What are some options for converting a trussed roof into living space?

My understanding (please correct me if I am wrong) is that the following needs to be taken into consideration:

  • proper floor joists need to be installed/sistered.
  • Knee wall supports need to sufficiently replace the webbings of the truss to support the roof
  • space needs to be considered to accommodate proper insulation between the living space and the roof where it contacts

I've seen a lot of systems/contractors that seem to specialize in this in the UK, but I can't seem to find much information for North America. Not sure why that is.

Has anyone done this? Is it at all a DIY proposition (providing proper engineering documents are approved)?

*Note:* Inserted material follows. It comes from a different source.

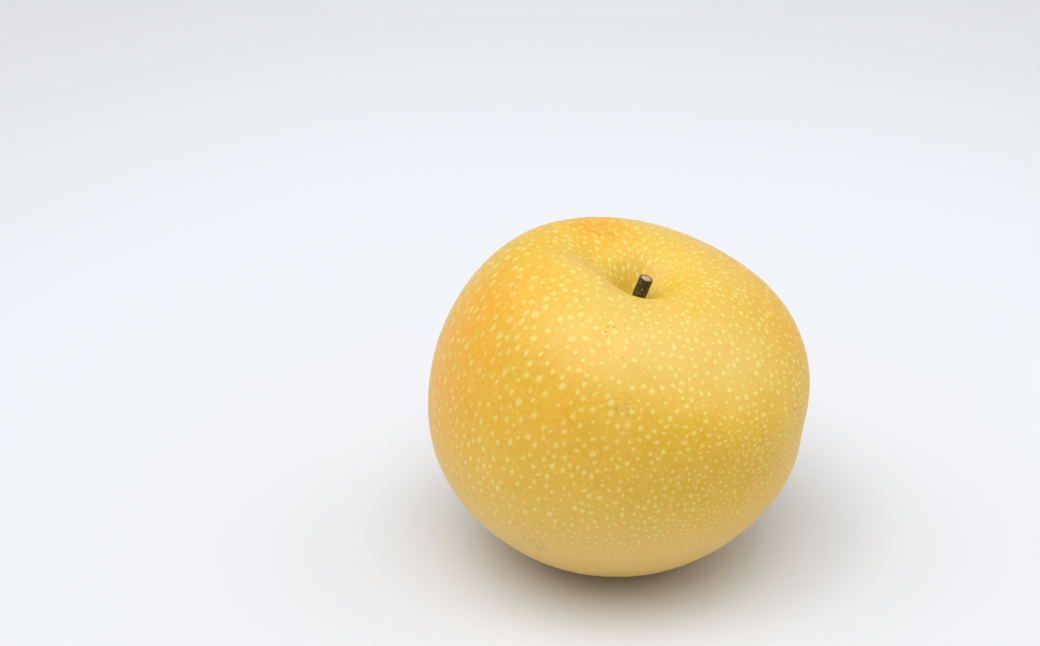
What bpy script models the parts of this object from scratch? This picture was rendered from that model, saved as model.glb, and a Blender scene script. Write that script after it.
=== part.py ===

My purely hypothetical method at this point (how far off base am I?):

  • install 12" floor joists 16" OC
  • install kneewall between current 2x4 truss 'rafters' and new floor joists.
  • install top cross-bracing/collar tie (not sure how much/spacing)
  • cut joist webbing (!?)
  • between knee wall peak, install 12" 'rafters'...these wouldn't be load bearing but act as spacers for insulation and interior ceiling.
  • leave gap between original 2x4 rafters and sheathing for ventilation
  • insulate remainder 10" of rafters and knee wall

It seems that the above plan would basically be converting the current truss system into a box storage truss, albeit with larger floor joists.

Am I in the ballpark? Again, I'd definitely be consulting with an engineer to do it right. Just trying to get an idea of what it would take.

With the above, I think I'd need to pull off the first layer of sheathing on one side of the roof to bring in the joists. If I had a load-bearing wall mid-span, could one bring up half-joists into the attic directly (since these joists are purely for floor support while the original 2x4's are acting as the ties?)


Some more details of this particular example:

The attic space is 22' on the side parallel to the trusses (28' on the other side). It's a 12/12 roof, so that's a good 11' at the ridge, which even with new floor joists and a 5' knee wall should be plenty of room for a nice space.

The trusses are double cantilever style:

enter image description here

I also came across this in Fine Homebuilding on using welded steel as part of the rafter structure. More applicable for creating cathedral ceilings but thought it was interesting:


  • 2
    I'm not sure how to make a "real" answer out of this question, but yes I've done it and yes you have the major components down. Another consideration is an egress point depending on the purpose of the living space. Commented Mar 26, 2012 at 15:55
  • Ah, yes, egress point. Good point. And yea, if it's not really 'answerable' I understand if it gets closed. I guess I was hoping for perhaps some links to guides or case studies on how it's done. I worry/wonder if North American trusses are different than those in the UK (The UK tends to build things better it seems...)
    – DA01
    Commented Mar 26, 2012 at 16:21
  • how tall of a kneewall are you looking to install? How high is the peak of the roof now? need a lot more info to really give an answer Commented Mar 26, 2012 at 22:26
  • 8
    As a contractor, I have been asked to do something similar to this in the past. I refused the job. Roofing trusses like the one you picture below, have had a LOT of hours of engineering research put into them. They are extremely reliant on their design and construction, and mucking around with them increases the probability of a catastrophic failure. Why do you wish to extend the living space in this way, is there another direction you could go (basement, garage, etc...)?
    – ShoeMaker
    Commented Apr 29, 2012 at 22:56
  • 1
    What is supporting the roof trusses? Floor loads are significantly higher than ceiling loads. Can the supporting structure carry the additional load? Beams, headers, columns, foundation?
    – bcworkz
    Commented Jul 7, 2012 at 0:26

3 Answers 3


Yes. Very possible. It has to be engineered though. We have plans to do just this. The drawings and engineering cost around $1000. I wouldn't try it unless an engineer has looked at it, drawn a plan and signed off on it.

For us we are going over a 3 car garage and the roof pitch is 12-12. So a lot of space there. The plan is to remove the drywall ceiling in the garage and install 24" engineered joists (2x4's). We lose a little head room in the garage and the space above, but not much.

Then once the floor system is in place it's much easier to move around. 2x6 rafters installed with collar ties at about 8.5 feet, and plywood gussets with engineered nailing patterns at the peaks. Then cut away the trusses. Doing it for about $80 a foot, and it will add about 500 square feet.


It can definitely be converted, but you should be asking yourself if it's worth the investment. Maybe an extension or conservatory could cost in the same region, but you will have much more real space.

It seems that truss roofs could be quite difficult to walk around with cross members. I think you could remove the cross members if you go to a roof designer. Remove all tiles, redesign, and strengthen it to maximize space.

But it sounds like a lot of work for a small amount of extra space.


It is definitely possible. My uncle has had this done in his loft. They had to reinforce the trusses with large pieces of wood, but they were single rather than double cantilever so it was easier.

Perhaps it's worth getting some quotes from professionals or hiring an advisor, as they'll be able to give you an idea of what would be involved and the complexity of the task even if you don't use their services.